Determining management preferences in a multimethod consumptive recreational fishery
Mackay, M and Yamazaki, S and Lyle, JM and Ogier, EM, Determining management preferences in a multimethod consumptive recreational fishery, Ecology and Society, 25, (2) Article 22. ISSN 1708-3087 (2020) [Refereed Article]
Understanding behavioral responses of recreational fishers to management changes is fundamental for effective policy making. However, given the diverse motivations and nonmarket nature of recreational fishing, evaluating fishers’ preferences is nontrivial. This study examined fishers’ management preferences toward different management tools (i.e., a new measure or a change in the setting for an existing measure) in a highly consumptive recreational fishery. A combination of a discrete choice experiment and an opinion-based survey explored the potential heterogeneity in management preferences in the Tasmanian Rock Lobster fishery. Although the fishery has extensive management in place, further restrictions are required to limit recreational harvest in support of a strategy to achieve a stock rebuilding target. As a diverse fishery, with various fishing methods and a range of activity levels, it is expected that the perceptions of management changes vary across fisher subgroups. A phone survey was used to ask fishers’ opinions on how effective different management tools are at restricting catch and if they supported or opposed the tool. Additionally, a discrete choice experiment was used to assess if fishers’ utility is associated with a management tool and to what extent fishers are willing to trade a change in one management tool for a change in another. Results show that there are both homogenous and heterogeneous management preferences in the fishery across fisher subgroups.
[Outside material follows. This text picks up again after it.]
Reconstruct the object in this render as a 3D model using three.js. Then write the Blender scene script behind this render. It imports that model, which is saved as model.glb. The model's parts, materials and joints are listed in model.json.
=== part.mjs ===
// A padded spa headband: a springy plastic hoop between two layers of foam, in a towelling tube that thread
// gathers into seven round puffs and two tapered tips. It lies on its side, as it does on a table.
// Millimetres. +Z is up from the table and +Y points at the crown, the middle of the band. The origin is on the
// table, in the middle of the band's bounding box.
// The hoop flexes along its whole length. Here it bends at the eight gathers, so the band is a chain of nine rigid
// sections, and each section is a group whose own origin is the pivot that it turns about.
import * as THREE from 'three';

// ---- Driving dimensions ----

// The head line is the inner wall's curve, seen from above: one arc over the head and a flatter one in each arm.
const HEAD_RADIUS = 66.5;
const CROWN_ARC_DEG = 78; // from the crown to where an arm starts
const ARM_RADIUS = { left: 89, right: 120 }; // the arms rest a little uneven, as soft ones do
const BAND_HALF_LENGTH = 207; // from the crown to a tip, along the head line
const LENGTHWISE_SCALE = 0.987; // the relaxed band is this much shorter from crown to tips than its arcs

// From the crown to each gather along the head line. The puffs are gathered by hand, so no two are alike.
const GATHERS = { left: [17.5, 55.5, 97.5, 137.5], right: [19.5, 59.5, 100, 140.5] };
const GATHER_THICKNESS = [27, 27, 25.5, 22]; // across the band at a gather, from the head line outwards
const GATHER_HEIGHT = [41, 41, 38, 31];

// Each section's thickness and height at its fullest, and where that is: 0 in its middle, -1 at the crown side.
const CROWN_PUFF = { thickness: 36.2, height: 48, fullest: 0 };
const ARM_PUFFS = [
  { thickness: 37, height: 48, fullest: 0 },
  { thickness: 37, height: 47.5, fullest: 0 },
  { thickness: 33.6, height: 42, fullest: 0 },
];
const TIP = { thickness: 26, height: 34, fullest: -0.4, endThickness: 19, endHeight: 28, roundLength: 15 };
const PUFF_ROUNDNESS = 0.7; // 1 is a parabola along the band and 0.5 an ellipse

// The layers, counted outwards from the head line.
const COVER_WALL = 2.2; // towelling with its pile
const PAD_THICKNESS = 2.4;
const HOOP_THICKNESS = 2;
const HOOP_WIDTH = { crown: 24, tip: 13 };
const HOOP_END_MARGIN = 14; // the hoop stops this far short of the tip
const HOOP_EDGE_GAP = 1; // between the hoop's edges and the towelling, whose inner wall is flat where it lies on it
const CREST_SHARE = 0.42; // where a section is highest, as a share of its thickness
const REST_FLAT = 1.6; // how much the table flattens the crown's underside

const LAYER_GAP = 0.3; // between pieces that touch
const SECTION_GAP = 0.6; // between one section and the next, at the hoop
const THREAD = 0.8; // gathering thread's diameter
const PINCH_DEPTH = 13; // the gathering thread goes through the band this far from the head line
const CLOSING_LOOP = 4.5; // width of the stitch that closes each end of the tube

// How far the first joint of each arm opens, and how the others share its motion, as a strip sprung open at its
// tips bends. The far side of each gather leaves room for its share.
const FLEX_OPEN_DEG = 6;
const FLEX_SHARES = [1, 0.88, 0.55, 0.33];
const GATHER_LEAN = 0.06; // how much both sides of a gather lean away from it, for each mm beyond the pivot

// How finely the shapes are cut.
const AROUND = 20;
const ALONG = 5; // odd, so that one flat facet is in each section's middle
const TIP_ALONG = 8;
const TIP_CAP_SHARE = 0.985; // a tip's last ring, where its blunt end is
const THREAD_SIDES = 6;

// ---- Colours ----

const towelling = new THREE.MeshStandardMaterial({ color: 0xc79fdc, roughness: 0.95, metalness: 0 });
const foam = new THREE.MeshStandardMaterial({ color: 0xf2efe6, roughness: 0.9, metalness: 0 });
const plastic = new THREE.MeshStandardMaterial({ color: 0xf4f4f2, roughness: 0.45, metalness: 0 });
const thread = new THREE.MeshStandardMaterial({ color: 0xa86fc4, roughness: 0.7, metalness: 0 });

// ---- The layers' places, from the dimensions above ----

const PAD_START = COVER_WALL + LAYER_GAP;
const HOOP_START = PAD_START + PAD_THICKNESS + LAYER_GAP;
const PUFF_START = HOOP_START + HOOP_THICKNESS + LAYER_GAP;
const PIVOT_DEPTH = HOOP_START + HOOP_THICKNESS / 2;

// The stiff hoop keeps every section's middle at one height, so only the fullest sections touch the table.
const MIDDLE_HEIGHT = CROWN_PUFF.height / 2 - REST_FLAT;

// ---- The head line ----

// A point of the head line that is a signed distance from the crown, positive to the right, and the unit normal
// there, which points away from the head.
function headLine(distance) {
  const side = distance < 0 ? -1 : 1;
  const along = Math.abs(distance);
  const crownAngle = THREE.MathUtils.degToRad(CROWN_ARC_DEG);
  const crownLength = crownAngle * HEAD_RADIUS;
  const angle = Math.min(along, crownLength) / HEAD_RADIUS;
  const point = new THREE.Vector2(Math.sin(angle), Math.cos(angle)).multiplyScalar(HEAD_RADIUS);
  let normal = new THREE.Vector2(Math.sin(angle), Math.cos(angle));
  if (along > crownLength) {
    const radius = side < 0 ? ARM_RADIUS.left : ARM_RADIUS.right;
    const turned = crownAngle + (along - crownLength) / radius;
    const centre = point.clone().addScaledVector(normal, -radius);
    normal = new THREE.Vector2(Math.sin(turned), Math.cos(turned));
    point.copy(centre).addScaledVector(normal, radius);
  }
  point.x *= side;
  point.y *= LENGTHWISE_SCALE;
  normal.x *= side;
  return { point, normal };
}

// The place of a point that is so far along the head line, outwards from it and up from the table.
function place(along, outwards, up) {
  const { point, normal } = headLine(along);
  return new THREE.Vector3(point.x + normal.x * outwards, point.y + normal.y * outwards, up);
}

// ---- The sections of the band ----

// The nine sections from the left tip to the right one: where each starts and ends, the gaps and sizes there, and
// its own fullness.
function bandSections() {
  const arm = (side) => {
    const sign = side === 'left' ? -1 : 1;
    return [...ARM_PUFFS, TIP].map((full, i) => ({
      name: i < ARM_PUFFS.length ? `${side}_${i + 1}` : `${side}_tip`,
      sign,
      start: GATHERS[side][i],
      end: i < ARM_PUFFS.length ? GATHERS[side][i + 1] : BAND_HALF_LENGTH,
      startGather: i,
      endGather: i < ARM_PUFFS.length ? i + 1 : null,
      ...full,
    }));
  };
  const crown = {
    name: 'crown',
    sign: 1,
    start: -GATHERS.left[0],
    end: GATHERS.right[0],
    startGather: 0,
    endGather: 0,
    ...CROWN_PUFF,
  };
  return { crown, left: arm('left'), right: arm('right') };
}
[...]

There was consensual aversion by all fisher subgroups toward changes in management settings that directly limit the catch of lobster, including a reduction in daily bag limit and shortened season length. Other changes to management settings, such as an increase in the minimum size limit, have less consensus in preference between fisher groups, and any changes in these tools could differentially impact fisher subgroups. The results from this research can support managers in identifying whether and to what extent intra-sector separation for the purposes of designing and implementing new management measures and settings is warranted, on the basis that it can increase effectiveness of achieving management and the likelihood of maximizing net utility within a fishery.